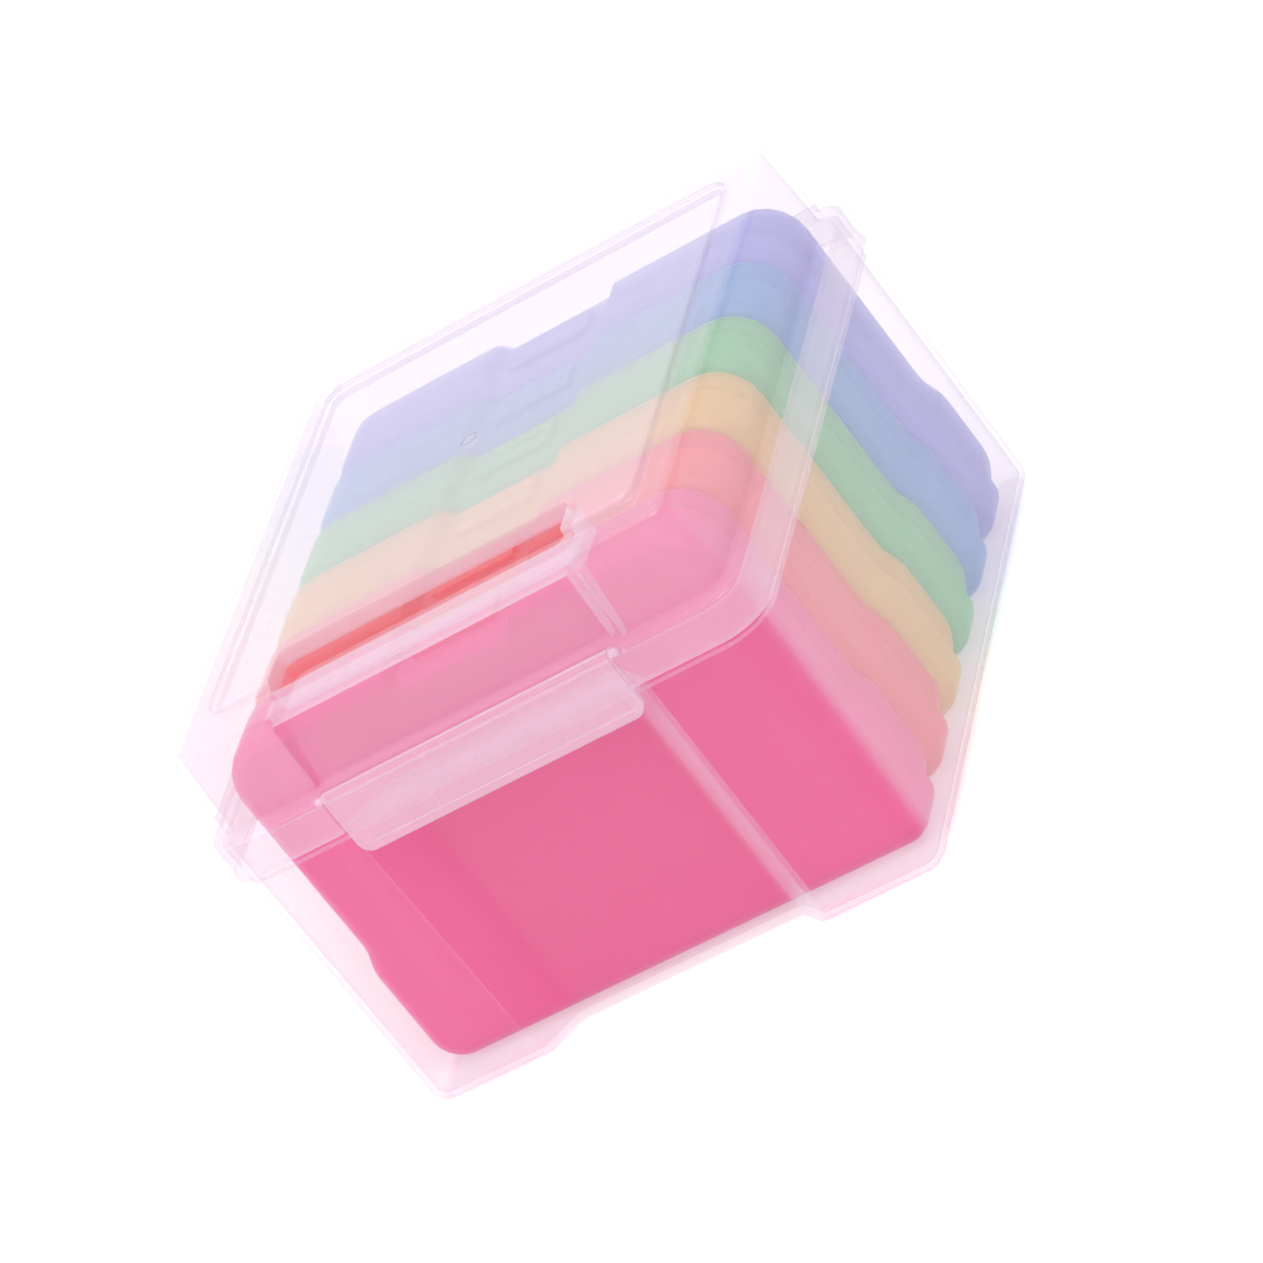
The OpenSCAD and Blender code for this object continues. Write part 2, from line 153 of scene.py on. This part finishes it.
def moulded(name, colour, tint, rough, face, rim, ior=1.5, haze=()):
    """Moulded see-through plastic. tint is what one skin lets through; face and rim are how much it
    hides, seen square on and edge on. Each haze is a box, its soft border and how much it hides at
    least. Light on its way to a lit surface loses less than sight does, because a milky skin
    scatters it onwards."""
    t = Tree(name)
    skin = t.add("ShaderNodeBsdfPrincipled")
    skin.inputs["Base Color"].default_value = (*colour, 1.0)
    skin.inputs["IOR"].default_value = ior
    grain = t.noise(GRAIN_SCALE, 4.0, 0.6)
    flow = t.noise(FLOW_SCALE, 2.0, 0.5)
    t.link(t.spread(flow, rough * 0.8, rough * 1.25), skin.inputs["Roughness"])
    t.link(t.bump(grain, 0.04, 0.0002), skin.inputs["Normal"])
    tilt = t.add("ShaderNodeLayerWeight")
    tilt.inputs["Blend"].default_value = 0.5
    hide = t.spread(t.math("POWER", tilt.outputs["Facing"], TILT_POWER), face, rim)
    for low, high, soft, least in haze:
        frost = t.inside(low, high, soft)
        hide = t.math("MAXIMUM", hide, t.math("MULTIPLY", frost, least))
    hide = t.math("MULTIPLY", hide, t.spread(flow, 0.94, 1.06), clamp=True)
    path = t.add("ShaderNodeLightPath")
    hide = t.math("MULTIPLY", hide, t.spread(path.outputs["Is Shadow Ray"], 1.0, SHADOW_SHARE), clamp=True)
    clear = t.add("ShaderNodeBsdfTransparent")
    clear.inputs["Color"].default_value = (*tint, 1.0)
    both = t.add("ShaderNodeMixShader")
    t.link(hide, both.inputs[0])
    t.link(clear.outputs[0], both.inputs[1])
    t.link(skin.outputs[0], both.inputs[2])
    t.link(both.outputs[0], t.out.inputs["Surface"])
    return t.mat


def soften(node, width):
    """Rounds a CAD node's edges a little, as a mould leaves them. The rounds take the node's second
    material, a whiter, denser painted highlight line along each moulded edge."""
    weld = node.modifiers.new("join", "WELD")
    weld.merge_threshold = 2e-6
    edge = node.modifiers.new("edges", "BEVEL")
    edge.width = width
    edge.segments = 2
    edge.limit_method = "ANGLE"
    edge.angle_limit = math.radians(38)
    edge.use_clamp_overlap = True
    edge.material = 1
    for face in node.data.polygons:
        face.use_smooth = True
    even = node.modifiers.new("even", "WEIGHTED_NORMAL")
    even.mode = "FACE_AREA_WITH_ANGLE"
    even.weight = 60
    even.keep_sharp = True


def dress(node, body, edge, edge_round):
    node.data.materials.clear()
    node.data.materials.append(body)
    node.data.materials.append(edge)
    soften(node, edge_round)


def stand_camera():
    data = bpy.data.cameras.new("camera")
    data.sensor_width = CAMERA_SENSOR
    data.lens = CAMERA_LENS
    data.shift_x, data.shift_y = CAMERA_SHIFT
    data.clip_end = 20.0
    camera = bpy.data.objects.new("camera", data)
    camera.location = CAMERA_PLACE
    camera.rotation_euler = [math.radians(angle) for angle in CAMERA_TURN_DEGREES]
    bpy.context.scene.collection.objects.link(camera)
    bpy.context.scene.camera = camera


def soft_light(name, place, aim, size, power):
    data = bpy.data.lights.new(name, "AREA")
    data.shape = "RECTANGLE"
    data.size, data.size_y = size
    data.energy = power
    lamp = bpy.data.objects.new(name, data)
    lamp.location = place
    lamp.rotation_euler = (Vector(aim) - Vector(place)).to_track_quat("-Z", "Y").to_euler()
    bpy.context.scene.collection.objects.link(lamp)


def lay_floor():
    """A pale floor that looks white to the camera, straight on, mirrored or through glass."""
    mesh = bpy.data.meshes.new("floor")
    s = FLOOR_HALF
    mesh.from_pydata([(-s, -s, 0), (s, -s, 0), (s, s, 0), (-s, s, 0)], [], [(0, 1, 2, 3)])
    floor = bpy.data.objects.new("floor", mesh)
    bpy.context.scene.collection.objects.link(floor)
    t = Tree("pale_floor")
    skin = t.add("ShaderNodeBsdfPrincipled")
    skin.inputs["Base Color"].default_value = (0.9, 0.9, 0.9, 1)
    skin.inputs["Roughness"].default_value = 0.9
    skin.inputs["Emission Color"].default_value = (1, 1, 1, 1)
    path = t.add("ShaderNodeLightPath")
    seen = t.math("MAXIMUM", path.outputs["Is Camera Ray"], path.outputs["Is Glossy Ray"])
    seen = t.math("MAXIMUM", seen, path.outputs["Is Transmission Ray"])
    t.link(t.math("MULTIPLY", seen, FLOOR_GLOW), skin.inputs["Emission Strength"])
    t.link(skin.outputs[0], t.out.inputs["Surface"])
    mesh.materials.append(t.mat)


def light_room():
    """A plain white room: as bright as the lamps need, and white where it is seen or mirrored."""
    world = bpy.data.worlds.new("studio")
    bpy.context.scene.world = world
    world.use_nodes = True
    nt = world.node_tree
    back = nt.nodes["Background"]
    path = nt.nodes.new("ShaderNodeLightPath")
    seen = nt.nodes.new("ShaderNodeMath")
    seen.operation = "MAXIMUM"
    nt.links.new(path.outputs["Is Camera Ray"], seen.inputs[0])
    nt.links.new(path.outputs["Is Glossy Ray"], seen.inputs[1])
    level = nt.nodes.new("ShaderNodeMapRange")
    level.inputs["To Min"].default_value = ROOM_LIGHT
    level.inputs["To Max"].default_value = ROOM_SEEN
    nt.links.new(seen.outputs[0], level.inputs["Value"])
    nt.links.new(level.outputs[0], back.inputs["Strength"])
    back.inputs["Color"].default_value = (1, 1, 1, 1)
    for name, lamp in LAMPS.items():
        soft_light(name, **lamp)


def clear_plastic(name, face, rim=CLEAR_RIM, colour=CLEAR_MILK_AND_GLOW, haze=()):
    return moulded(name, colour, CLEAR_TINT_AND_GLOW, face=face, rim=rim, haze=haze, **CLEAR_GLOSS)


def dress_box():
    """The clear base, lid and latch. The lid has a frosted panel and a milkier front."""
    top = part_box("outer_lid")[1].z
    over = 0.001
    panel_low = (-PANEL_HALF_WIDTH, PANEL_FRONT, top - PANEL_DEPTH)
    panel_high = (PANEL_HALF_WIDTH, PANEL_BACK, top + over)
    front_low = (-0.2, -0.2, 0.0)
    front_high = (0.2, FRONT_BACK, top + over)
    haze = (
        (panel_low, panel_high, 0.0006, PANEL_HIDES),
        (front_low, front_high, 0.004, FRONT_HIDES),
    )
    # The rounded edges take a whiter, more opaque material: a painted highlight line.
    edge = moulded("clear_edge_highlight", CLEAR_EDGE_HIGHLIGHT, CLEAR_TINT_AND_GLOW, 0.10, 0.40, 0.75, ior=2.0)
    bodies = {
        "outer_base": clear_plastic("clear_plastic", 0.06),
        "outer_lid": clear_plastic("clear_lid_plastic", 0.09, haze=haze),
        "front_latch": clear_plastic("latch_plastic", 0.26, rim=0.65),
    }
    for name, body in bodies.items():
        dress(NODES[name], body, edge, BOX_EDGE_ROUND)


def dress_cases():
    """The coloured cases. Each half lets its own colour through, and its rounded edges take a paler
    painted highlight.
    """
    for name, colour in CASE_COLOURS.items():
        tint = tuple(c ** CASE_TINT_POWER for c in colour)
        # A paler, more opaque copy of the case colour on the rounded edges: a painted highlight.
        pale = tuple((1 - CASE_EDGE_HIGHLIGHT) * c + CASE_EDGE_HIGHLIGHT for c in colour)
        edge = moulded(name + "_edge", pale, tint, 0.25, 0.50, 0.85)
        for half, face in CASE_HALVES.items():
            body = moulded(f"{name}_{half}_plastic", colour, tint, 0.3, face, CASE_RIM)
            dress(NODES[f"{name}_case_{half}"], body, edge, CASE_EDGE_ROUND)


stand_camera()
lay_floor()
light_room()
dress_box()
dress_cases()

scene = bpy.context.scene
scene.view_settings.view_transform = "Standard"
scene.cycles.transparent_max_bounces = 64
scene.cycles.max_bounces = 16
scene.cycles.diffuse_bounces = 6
———
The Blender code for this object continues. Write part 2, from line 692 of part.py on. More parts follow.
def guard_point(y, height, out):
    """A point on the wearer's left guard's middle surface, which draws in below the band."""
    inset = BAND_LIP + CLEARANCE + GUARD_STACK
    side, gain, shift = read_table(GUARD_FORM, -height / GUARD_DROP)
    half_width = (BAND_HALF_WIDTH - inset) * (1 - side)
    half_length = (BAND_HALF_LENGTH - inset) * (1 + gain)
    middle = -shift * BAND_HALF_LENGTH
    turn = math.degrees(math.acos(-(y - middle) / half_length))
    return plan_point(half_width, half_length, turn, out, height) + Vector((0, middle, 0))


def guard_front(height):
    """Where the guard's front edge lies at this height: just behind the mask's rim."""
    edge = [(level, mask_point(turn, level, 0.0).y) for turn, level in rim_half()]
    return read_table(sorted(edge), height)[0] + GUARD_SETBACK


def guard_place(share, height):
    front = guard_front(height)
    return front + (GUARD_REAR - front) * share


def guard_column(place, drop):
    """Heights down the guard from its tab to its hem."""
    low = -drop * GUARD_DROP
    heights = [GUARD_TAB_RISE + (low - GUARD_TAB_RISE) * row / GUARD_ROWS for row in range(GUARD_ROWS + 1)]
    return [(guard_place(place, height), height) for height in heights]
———
- _Exercise objective_: Nothing but the lines from the one with "The Blender code" to the one with "return [(guard_place(place, height), height)" should be echoed, both of them included, exactly as written.

- _Output for this task_:
The Blender code for this object continues. Write part 2, from line 692 of part.py on. More parts follow.
def guard_point(y, height, out):
    """A point on the wearer's left guard's middle surface, which draws in below the band."""
    inset = BAND_LIP + CLEARANCE + GUARD_STACK
    side, gain, shift = read_table(GUARD_FORM, -height / GUARD_DROP)
    half_width = (BAND_HALF_WIDTH - inset) * (1 - side)
    half_length = (BAND_HALF_LENGTH - inset) * (1 + gain)
    middle = -shift * BAND_HALF_LENGTH
    turn = math.degrees(math.acos(-(y - middle) / half_length))
    return plan_point(half_width, half_length, turn, out, height) + Vector((0, middle, 0))


def guard_front(height):
    """Where the guard's front edge lies at this height: just behind the mask's rim."""
    edge = [(level, mask_point(turn, level, 0.0).y) for turn, level in rim_half()]
    return read_table(sorted(edge), height)[0] + GUARD_SETBACK


def guard_place(share, height):
    front = guard_front(height)
    return front + (GUARD_REAR - front) * share


def guard_column(place, drop):
    """Heights down the guard from its tab to its hem."""
    low = -drop * GUARD_DROP
    heights = [GUARD_TAB_RISE + (low - GUARD_TAB_RISE) * row / GUARD_ROWS for row in range(GUARD_ROWS + 1)]
    return [(guard_place(place, height), height) for height in heights]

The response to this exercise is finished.